ARB_fragment_program generated by NVIDIA Cg compiler

cgc version 1.1.0003, build date Jul 7 2003 11:55:19

command line args: -profile arbfp1

#vendor NVIDIA Corporation
#version 1.0.02
#profile arbfp1
#program main
#semantic scr0 : TEXUNIT0
#semantic scr1 : TEXUNIT1
#semantic scr2 : TEXUNIT2
#semantic scr3 : TEXUNIT3
#var samplerRECT scr0 : TEXUNIT0 : texunit 0 : -1 : 1
#var samplerRECT scr1 : TEXUNIT1 : texunit 1 : -1 : 1
#var samplerRECT scr2 : TEXUNIT2 : texunit 2 : -1 : 1
#var samplerRECT scr3 : TEXUNIT3 : texunit 3 : -1 : 1
#var float2 TEX0 : $vin.TEXCOORD0 : TEXCOORD0 : 0 : 1
#var float4 main : $vout.COLOR : COLOR : -1 : 1
PARAM c0 = {0.25, -1, -1, 0};
PARAM c1 = {1, -1, 1, 1};
TEMP R0;
TEMP R1;
ADD R0.xy, fragment.texcoord[0], c0.yzyy;
TEX R0, R0, texture[0], RECT;
ADD R1.xy, fragment.texcoord[0], c1;
TEX R1, R1, texture[1], RECT;
ADD R1, R0, R1;
ADD R0.xy, fragment.texcoord[0], c1.zwzz;
TEX R0, R0, texture[2], RECT;
ADD R0, R1, R0;
ADD R1.xy, fragment.texcoord[0], c1.yzyy;
TEX R1, R1, texture[3], RECT;
ADD R1, R0, R1;
MUL result.color, R1, c0.x;
END

12 instructions, 2 R-regs, 0 H-regs.

End of program


I am using CG runtime.
After calling cgLoadProgram i have an error
“Program could no load”.

Please, help me. Thanks.

[This message has been edited by DSA (edited 01-05-2004).]

hi!
As I said before, this is CG & ATI bug((
CG must generate code according card caps!
ATI must rearange code to reduce fetching phases!
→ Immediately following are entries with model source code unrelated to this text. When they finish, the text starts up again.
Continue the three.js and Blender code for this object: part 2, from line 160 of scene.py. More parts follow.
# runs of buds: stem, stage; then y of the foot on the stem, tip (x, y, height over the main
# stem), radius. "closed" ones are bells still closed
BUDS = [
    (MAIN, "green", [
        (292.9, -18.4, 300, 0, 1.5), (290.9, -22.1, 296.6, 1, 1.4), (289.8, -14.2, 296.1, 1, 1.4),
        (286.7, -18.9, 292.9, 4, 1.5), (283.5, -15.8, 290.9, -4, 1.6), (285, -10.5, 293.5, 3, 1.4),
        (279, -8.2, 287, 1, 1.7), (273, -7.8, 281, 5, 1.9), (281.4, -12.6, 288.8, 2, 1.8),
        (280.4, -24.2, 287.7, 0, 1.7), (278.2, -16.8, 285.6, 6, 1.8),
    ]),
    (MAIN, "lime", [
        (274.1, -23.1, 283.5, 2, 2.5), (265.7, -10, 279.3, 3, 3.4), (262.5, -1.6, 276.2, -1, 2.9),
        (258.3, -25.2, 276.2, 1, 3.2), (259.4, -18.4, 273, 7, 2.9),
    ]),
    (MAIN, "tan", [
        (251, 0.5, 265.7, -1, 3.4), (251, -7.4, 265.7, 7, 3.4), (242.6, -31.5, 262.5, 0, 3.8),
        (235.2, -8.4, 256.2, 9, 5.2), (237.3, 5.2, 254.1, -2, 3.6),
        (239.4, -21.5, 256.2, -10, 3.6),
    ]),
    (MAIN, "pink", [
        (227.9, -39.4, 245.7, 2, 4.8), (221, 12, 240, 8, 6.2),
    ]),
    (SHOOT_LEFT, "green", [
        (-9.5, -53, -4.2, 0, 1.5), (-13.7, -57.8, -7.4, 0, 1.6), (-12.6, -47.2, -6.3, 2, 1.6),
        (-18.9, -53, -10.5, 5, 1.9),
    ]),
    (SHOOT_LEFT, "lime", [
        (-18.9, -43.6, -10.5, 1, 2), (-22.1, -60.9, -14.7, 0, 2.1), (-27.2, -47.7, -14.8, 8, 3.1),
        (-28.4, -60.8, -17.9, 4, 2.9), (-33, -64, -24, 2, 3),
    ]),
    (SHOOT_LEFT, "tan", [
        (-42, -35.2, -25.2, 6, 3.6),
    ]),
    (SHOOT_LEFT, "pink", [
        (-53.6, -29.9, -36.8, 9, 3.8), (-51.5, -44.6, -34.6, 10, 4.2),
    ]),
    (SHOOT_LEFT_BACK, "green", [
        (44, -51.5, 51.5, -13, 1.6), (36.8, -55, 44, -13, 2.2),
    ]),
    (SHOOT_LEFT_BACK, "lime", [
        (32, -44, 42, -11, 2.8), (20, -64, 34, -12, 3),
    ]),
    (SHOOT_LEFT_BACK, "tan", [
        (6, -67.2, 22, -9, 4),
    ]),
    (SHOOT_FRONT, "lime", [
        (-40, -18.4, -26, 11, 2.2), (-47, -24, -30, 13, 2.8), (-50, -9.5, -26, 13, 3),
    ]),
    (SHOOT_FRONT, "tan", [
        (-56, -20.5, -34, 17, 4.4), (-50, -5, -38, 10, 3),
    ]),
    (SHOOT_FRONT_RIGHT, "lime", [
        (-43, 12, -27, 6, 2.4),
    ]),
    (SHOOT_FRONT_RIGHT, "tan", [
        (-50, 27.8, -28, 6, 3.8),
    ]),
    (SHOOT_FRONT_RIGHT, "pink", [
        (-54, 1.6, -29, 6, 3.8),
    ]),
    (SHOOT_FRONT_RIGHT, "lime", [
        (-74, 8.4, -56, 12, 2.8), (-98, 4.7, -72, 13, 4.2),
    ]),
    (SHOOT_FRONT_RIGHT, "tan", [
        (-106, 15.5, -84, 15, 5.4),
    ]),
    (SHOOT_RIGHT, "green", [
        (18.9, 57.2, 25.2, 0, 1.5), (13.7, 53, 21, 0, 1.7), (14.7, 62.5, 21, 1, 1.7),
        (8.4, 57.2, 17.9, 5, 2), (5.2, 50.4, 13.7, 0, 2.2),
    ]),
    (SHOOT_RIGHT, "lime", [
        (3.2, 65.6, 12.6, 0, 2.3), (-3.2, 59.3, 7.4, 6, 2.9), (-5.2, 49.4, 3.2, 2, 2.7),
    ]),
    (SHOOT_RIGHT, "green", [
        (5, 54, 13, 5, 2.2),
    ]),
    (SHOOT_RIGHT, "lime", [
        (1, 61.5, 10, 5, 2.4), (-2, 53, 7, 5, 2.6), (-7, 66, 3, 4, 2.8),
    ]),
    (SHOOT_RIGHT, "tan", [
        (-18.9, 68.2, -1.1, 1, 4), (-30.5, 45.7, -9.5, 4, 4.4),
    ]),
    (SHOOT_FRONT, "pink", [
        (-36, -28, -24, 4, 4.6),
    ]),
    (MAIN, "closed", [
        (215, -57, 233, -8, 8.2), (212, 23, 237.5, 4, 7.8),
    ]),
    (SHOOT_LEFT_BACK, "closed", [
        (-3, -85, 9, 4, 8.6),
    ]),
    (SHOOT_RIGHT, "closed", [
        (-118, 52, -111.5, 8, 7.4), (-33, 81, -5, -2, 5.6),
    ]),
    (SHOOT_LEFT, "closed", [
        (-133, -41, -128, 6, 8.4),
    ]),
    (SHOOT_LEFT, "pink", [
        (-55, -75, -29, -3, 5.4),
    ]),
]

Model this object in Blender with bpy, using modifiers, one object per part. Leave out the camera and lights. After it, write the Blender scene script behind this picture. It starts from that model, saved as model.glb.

Or supply cg compiler or cg->glHlsl converter!
The problem is similar to register combiner vs ps1.4 WAR(

// Phase 0
ADD R0.xy, fragment.texcoord[0], c0.yzyy;
// Phase 1
TEX R0, R0, texture[0], RECT;
ADD R1.xy, fragment.texcoord[0], c1;
// Phase 2
TEX R1, R1, texture[1], RECT;
ADD R1, R0, R1;
ADD R0.xy, fragment.texcoord[0], c1.zwzz;
// Phase 3
TEX R0, R0, texture[2], RECT;
ADD R0, R1, R0;
ADD R1.xy, fragment.texcoord[0], c1.yzyy;
// Phase 4
TEX R1, R1, texture[3], RECT;
ADD R1, R0, R1;
MUL result.color, R1, c0.x;

ATI PS 2.0 can do only 4 phases (texture fetching groups)

The correct code must be

// Phase 0
ADD R0.xy, fragment.texcoord[0], c0.yzyy;
ADD R1.xy, fragment.texcoord[0], c1;
// Phase 1
TEX R0, R0, texture[0], RECT;
TEX R1, R1, texture[1], RECT;

ADD R1, R0, R1;
ADD R0.xy, fragment.texcoord[0], c1.zwzz;
// Phase 2
TEX R0, R0, texture[2], RECT;
ADD R0, R1, R0;
ADD R1.xy, fragment.texcoord[0], c1.yzyy;
// Phase 3
TEX R1, R1, texture[3], RECT;
ADD R1, R0, R1;
MUL result.color, R1, c0.x;

Using more temporaly registers you can reduce
phases up to 2.

Ok! Thanks!

Why CG developers dont fix this gluck ?
Or nobody on ATI hardware uses CG ?

Why CG developers dont fix this gluck ?

It’s really simple.

nVidia hardware that has support for ARB_fp works fastest when the fewest number of temporaries is used. ATi hardware doesn’t care about the number of temporaries used, but it does have a limitation on the number of texture dependencies that is allowed. In your case, and probably quite a few others, these two are mutually exclusive.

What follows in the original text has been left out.